**The request**:
Copy each line exactly.

**Provided material**:
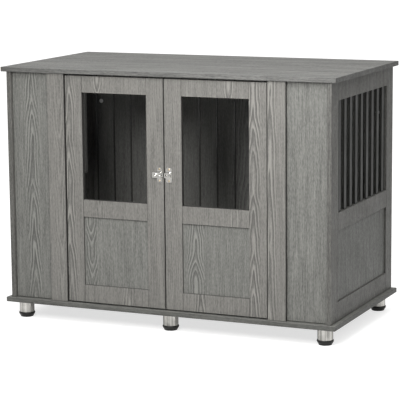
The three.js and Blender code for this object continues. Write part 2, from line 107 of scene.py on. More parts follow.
class PaintFinish(bpy.types.PropertyGroup):
    """Colours of the painted, plastic and metal pieces."""

    slat: colour("Slat paint", "Slats of the side windows", (0.024, 0.0245, 0.022))
    plastic: colour("Black plastic", "Bases of the feet", (0.0045, 0.0045, 0.004))
    steel: colour("Steel", "Tubes of the feet", (0.5, 0.49, 0.465))
    nickel: colour("Nickel plate", "Latch", (0.62, 0.61, 0.585))
    yellow: colour("Yellow zinc", "Heads of the latch screws", (0.5, 0.41, 0.3))
    zinc: colour("Zinc", "Cam fittings", (0.85, 0.85, 0.84))
    pin: colour("Blackened steel", "Pivot pins", (0.06, 0.06, 0.06))


class FittingSizes(bpy.types.PropertyGroup):
    """Sizes of the pieces that are made here in place of, or beside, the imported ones."""

    screw_radius: length("Screw head", "Radius of a latch screw's head", 0.0034)
    screw_height: length("Screw height", "Height of a latch screw's head", 0.0019)
    screw_spacing: length("Screw spacing", "Between the two screws of a latch plate", 0.0365)
    cam_radius: length("Cam radius", "Radius of a cam fitting's face", 0.0074)
    cam_from_edge: length("Cam from edge", "From the rear panel's side edge to a cam fitting", 0.0328)
    cam_from_end: length("Cam from end", "From the rear panel's top or bottom edge to a cam fitting", 0.1548)
    grips: bpy.props.IntProperty(
        name="Grips", description="Finger grips round a foot's base", default=36, min=6, max=72)


class StageSettings(bpy.types.PropertyGroup):
    """Floor, lights and camera."""

    key_power: watts("Key light", "Power of the light in front, that reaches through the windows", 38.0)
    upper_power: watts("Upper light", "Power of the light above and to the right of it", 22.0)
    rear_power: watts("Rear light", "Power of the soft light on the back and the left side", 24.0)
    card_power: watts("Card", "Power of the white card that only shows in glossy surfaces", 4.0)
    sky_strength: bpy.props.FloatProperty(
        name="Sky", description="Strength of the broad light overhead", default=3.1)
    glow: bpy.props.FloatProperty(
        name="Floor glow", description="How far the floor's shadow is lifted for the camera", default=0.7)
    lens: bpy.props.FloatProperty(
        name="Lens", description="Focal length on a 36 mm sensor", default=163.69, min=1.0, unit="CAMERA")


# ---- Node trees ---------------------------------------------------------------------------


class Graph:
    """Adds nodes to a tree. A value that is a socket is linked to the input, any other value is set on it."""

    def __init__(self, tree):
        self.tree = tree

    def put(self, socket, value):
        if isinstance(value, bpy.types.NodeSocket):
            self.tree.links.new(value, socket)
        else:
            socket.default_value = value

    def add(self, kind, inputs=None, **settings):
        node = self.tree.nodes.new("ShaderNode" + kind)
        for name, value in settings.items():
            setattr(node, name, value)
        for key, value in (inputs or {}).items():
            self.put(node.inputs[key], value)
        return node

    def math(self, operation, *values):
        return self.add("Math", dict(enumerate(values)), operation=operation).outputs[0]

    def vector(self, operation, *values):
        return self.add("VectorMath", dict(enumerate(values)), operation=operation).outputs[0]

    def noise(self, place, scale, detail=2.0, roughness=0.5):
        """Noise of scale 1 on a place whose axes are first multiplied by scale."""
        stretched = self.vector("MULTIPLY", place, scale)
        inputs = {"Vector": stretched, "Scale": 1.0, "Detail": detail, "Roughness": roughness}
        return self.add("TexNoise", inputs).outputs["Fac"]

    def step(self, value, low, high, start=0.0, end=1.0):
        """A smooth step from start at low to end at high."""
        inputs = {"Value": value, "From Min": low, "From Max": high, "To Min": start, "To Max": end}
        return self.add("MapRange", inputs, interpolation_type="SMOOTHSTEP").outputs["Result"]

    def centred(self, place, scale, detail=2.0, roughness=0.5):
        """The same noise, about 0 instead of about a half."""
        return self.math("SUBTRACT", self.noise(place, scale, detail, roughness), 0.5)

    def hump(self, value, rise, fall):
        """1 between two smooth steps, up over the first pair of values and down over the second."""
        return self.math("MULTIPLY", self.step(value, *rise), self.step(value, *fall, 1.0, 0.0))

    def mix(self, amount, first, second):
        return self.add("Mix", {0: amount, 6: first, 7: second}, data_type="RGBA").outputs[2]


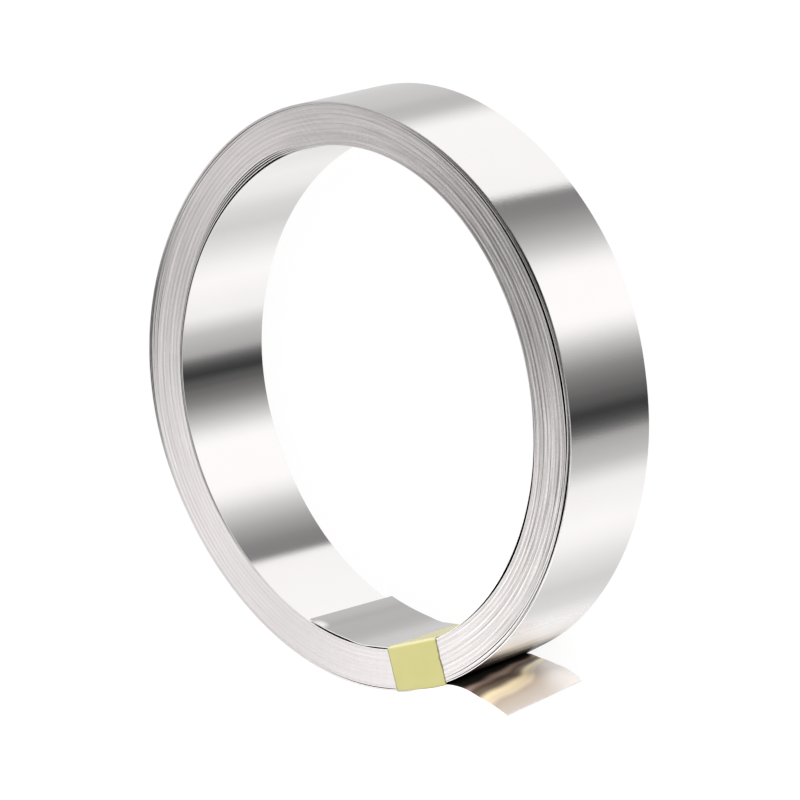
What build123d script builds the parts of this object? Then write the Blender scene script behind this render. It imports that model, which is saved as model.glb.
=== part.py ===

**Correct result**:
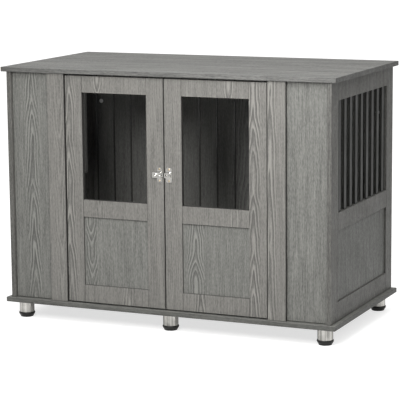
The three.js and Blender code for this object continues. Write part 2, from line 107 of scene.py on. More parts follow.
class PaintFinish(bpy.types.PropertyGroup):
    """Colours of the painted, plastic and metal pieces."""

    slat: colour("Slat paint", "Slats of the side windows", (0.024, 0.0245, 0.022))
    plastic: colour("Black plastic", "Bases of the feet", (0.0045, 0.0045, 0.004))
    steel: colour("Steel", "Tubes of the feet", (0.5, 0.49, 0.465))
    nickel: colour("Nickel plate", "Latch", (0.62, 0.61, 0.585))
    yellow: colour("Yellow zinc", "Heads of the latch screws", (0.5, 0.41, 0.3))
    zinc: colour("Zinc", "Cam fittings", (0.85, 0.85, 0.84))
    pin: colour("Blackened steel", "Pivot pins", (0.06, 0.06, 0.06))


class FittingSizes(bpy.types.PropertyGroup):
    """Sizes of the pieces that are made here in place of, or beside, the imported ones."""

    screw_radius: length("Screw head", "Radius of a latch screw's head", 0.0034)
    screw_height: length("Screw height", "Height of a latch screw's head", 0.0019)
    screw_spacing: length("Screw spacing", "Between the two screws of a latch plate", 0.0365)
    cam_radius: length("Cam radius", "Radius of a cam fitting's face", 0.0074)
    cam_from_edge: length("Cam from edge", "From the rear panel's side edge to a cam fitting", 0.0328)
    cam_from_end: length("Cam from end", "From the rear panel's top or bottom edge to a cam fitting", 0.1548)
    grips: bpy.props.IntProperty(
        name="Grips", description="Finger grips round a foot's base", default=36, min=6, max=72)


class StageSettings(bpy.types.PropertyGroup):
    """Floor, lights and camera."""

    key_power: watts("Key light", "Power of the light in front, that reaches through the windows", 38.0)
    upper_power: watts("Upper light", "Power of the light above and to the right of it", 22.0)
    rear_power: watts("Rear light", "Power of the soft light on the back and the left side", 24.0)
    card_power: watts("Card", "Power of the white card that only shows in glossy surfaces", 4.0)
    sky_strength: bpy.props.FloatProperty(
        name="Sky", description="Strength of the broad light overhead", default=3.1)
    glow: bpy.props.FloatProperty(
        name="Floor glow", description="How far the floor's shadow is lifted for the camera", default=0.7)
    lens: bpy.props.FloatProperty(
        name="Lens", description="Focal length on a 36 mm sensor", default=163.69, min=1.0, unit="CAMERA")


# ---- Node trees ---------------------------------------------------------------------------


class Graph:
    """Adds nodes to a tree. A value that is a socket is linked to the input, any other value is set on it."""

    def __init__(self, tree):
        self.tree = tree

    def put(self, socket, value):
        if isinstance(value, bpy.types.NodeSocket):
            self.tree.links.new(value, socket)
        else:
            socket.default_value = value

    def add(self, kind, inputs=None, **settings):
        node = self.tree.nodes.new("ShaderNode" + kind)
        for name, value in settings.items():
            setattr(node, name, value)
        for key, value in (inputs or {}).items():
            self.put(node.inputs[key], value)
        return node

    def math(self, operation, *values):
        return self.add("Math", dict(enumerate(values)), operation=operation).outputs[0]

    def vector(self, operation, *values):
        return self.add("VectorMath", dict(enumerate(values)), operation=operation).outputs[0]

    def noise(self, place, scale, detail=2.0, roughness=0.5):
        """Noise of scale 1 on a place whose axes are first multiplied by scale."""
        stretched = self.vector("MULTIPLY", place, scale)
        inputs = {"Vector": stretched, "Scale": 1.0, "Detail": detail, "Roughness": roughness}
        return self.add("TexNoise", inputs).outputs["Fac"]

    def step(self, value, low, high, start=0.0, end=1.0):
        """A smooth step from start at low to end at high."""
        inputs = {"Value": value, "From Min": low, "From Max": high, "To Min": start, "To Max": end}
        return self.add("MapRange", inputs, interpolation_type="SMOOTHSTEP").outputs["Result"]

    def centred(self, place, scale, detail=2.0, roughness=0.5):
        """The same noise, about 0 instead of about a half."""
        return self.math("SUBTRACT", self.noise(place, scale, detail, roughness), 0.5)

    def hump(self, value, rise, fall):
        """1 between two smooth steps, up over the first pair of values and down over the second."""
        return self.math("MULTIPLY", self.step(value, *rise), self.step(value, *fall, 1.0, 0.0))

    def mix(self, amount, first, second):
        return self.add("Mix", {0: amount, 6: first, 7: second}, data_type="RGBA").outputs[2]


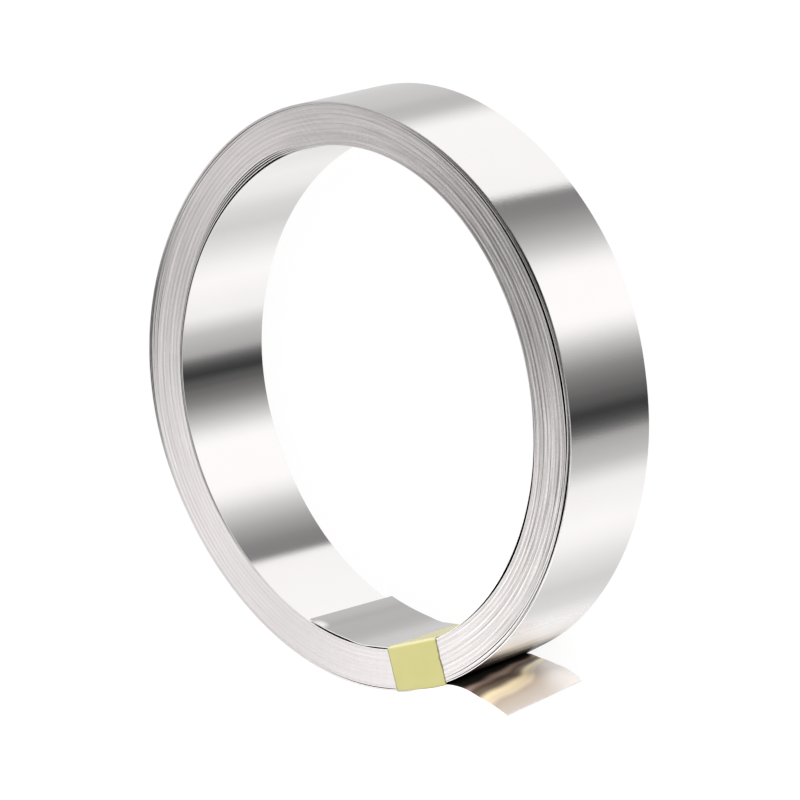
What build123d script builds the parts of this object? Then write the Blender scene script behind this render. It imports that model, which is saved as model.glb.
=== part.py ===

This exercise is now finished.